This week is going to work a little bit different at “The Dang Apostrophe.” I arrived in Seattle on Monday, and will be attending the three days of the Seahawks’ mandatory minicamp for a freelance assignment. I’ve spent a lot of time this year thinking and writing about the Seahawks under Carroll, and at some point the past two months I’ve realized that several very significant moments in my life are linked in my mind to landmarks on the Seahawks’ timeline under Carroll. This is going to be about the first of those moments.
But first, we’ve got to get to the Mariners and the bad blood that spilled over (again) with the Astros.
That actually happened
The Mariners are hot.
I say that because they’ve won 7 of 10 games, including Monday’s series-opener in Houston, a place where Seattle had lost 26 of its last 30 games.
They were also hot after a ninth inning in which some guy named Hector Neris hit Ty France with a pitch with two outs. As France spoke with home plate umpire, making sure the umpire knew the pitch hit him, you could hear shouts emanating from the Astros dugout.
“The Astros dugout just exploded,” said Aaron Goldsmith on the TV call for Root Sports.
That prompted Scott Servais to explode. After he held out his hand, shouting at the Astros to “Relax!” In a not-so-relaxed fashion, Servais was one of the first Mariners out of the dugout rushing toward Houston’s players. It was the tamest version of a benches-clearing incident. What I like to call “angry milling.”
Julio Rodriguez then hit a home run off that guy Hector Neris, putting Seattle ahead 7-4.
Then the Neris guy threw a ball at Suarez’s head. He was ejected. So was Dusty Baker given the fact both teams had been warned.
Here’s another view if you want to know how big a chump the Neris guy is. Answer: pretty big.
Now, if you’re wondering where all this might generate from. I’ve got a pretty good idea. Last year, the Mariners erased a seven-run deficit against Houston, the comeback culminating with a grand slam by Dylan Moore. An Astros reliever then hit J.P. Crawford with a pitch. It wasn’t Neris, though. This other guy named Brooks Raley. Servais was furious, shouting from the dugout. Being a fairly proficient lip-reader, I believe Servais accused the Astros reliever of sucking bull spit thought it’s possible I’m two letters off.
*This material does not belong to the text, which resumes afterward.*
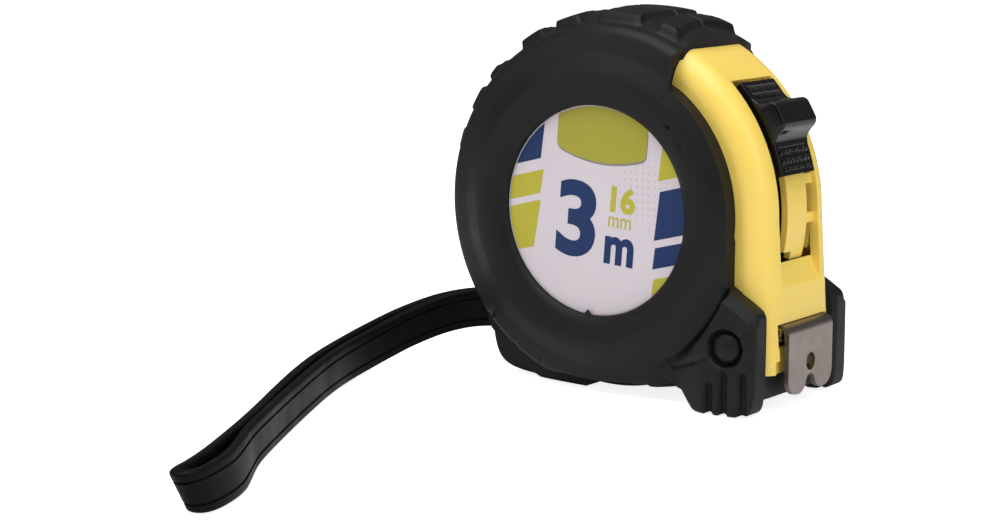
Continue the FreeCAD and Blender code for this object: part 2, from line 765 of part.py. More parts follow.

Raley was ejected, and manager Dusty Baker was suspended a game. Baker and Servais were ejected on Monday. So your Mariners have won seven of 10 and it’s confirmed they have “bad blood” with the Astros. Man, I love bad blood in baseball.
Staring fresh with Pete Carroll
I threw a small fit the day Pete Carroll emerged as a candidate to be Seattle’s next head coach.
This is what I remember most clearly about Jan. 8, 2010. Not the moment I learned Jim Mora had been fired after a single season and three days after holding a post-mortem press conference summarize the season. Not the interview I conducted with Mora. I don’t even remember for certain how I first heard Carroll was the Seahawks’ target though I believe it was a story from ESPN’s Chris Mortenson.
I know all that stuff happened. I just don’t recall it. At least not as specifically as the phone conversation I had with my editor at The Seattle Times while I was parking my car at the grocery store (the Morgan Junction Thriftway in West Seattle if you must know).
“Which of the assistant coaches will you talk to?” the editor asked.
I didn’t know, but pointed out I had already talked to Mora. I expressed my opinion that this was more significant than my editor seemed to realize. I said I would try and contact the assistants, but I wasn’t sure how many would be willing to talk on the record. What I said wasn’t nearly as important as how I said it, though. I might have sighed. I acted aggrieved. I was petulant. I was a 10-year-old who was upset at simply being asked what homework I had.
“Look, Danny,” my editor said. “I’m just trying to figure out what you have so we can plan for the paper.”
That editor was an exceedingly patient and gentle boss. If he was exasperated, I understand why. If he was annoyed, he had every right to be. And that moment turned out to be the first of several turning points in my life that occurred in close proximity to Carroll and his team.
I’m bringing it up because the Seahawks have reached a turning point under Carroll with the trade of Wilson. I’m in town this week to watch the minicamp and work on a couple of stories, and it’s caused me to spend quite a bit of time thinking about how much of my professional life has been tied up with Carroll’s time in Seattle. Turns out there’s some personal history, too.
That brings me back to the that Friday when the Seahawks decided to start over, firing Mora and targeting Carroll because that day pushed me to a bit of a breaking point.